Steering from the stern
As skilled as one has to be to make a canoe, steering one is no simple task either. Andy Wilson, who has looked after the canoe for the last 20 years, has been on all three voyages the Loo Taa has made: from Vancouver to Haida Gwaii in 1987, from Masset to Hydaburg (a Haida village on Prince of Wales Island in Alaska) in 1989, and down the Seine River to Paris, France later that year. He’s also taken a replica of Reid’s boat into the current in the Ottawa River and ferried it between the Museum of Civilization and the Parliament buildings.
Standing at the back of the boat with an eight-foot long steering paddle, the helmsman has to deal with current, wind and tide. The pull of the paddlers may propel the boat, but it’s the wedge-like action of the big, heavy paddle that maneuvers the canoe around a buoy in the Skidegate Days race.

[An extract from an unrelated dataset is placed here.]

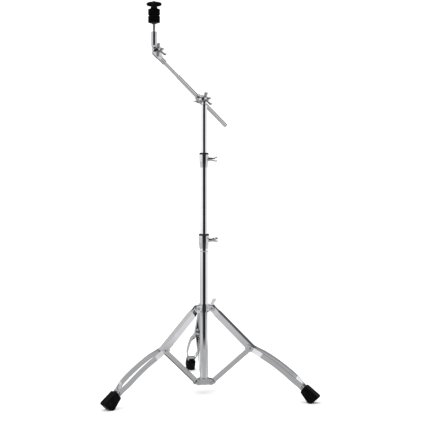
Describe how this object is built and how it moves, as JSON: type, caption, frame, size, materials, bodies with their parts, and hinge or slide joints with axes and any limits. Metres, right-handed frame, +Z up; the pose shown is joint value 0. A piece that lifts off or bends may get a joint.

Wilson’s looking forward to having the new canoes available for training a new crew of young Haida, and plans to take the Loo Taa out again this summer to the Indigenous Games in Duncan, on Vancouver Island.
Memories of the fires on the beach and the people singing as the Loo Taa came within sight of shore after the three-week-long post-Expo journey are vivid, but Wilson also recalls a hairier ride. The crew had been invited to Hydaburg. At midnight they started on the 10-hour journey, but when Dixon Entrance turned stormy the trip became a 24-hour epic.
Wilson said they couldn’t stop paddling or they’d be blown backwards and lose their last two hours’ work.
But he was never worried about the boat capsizing. He said the crew had tried their best to tip it over while training for the journey from Vancouver. A bunch of them would jump from side to side in the craft, and although water would get in, it only acted as ballast in the bottom of the boat, keeping the great Haida canoe perfectly in balance.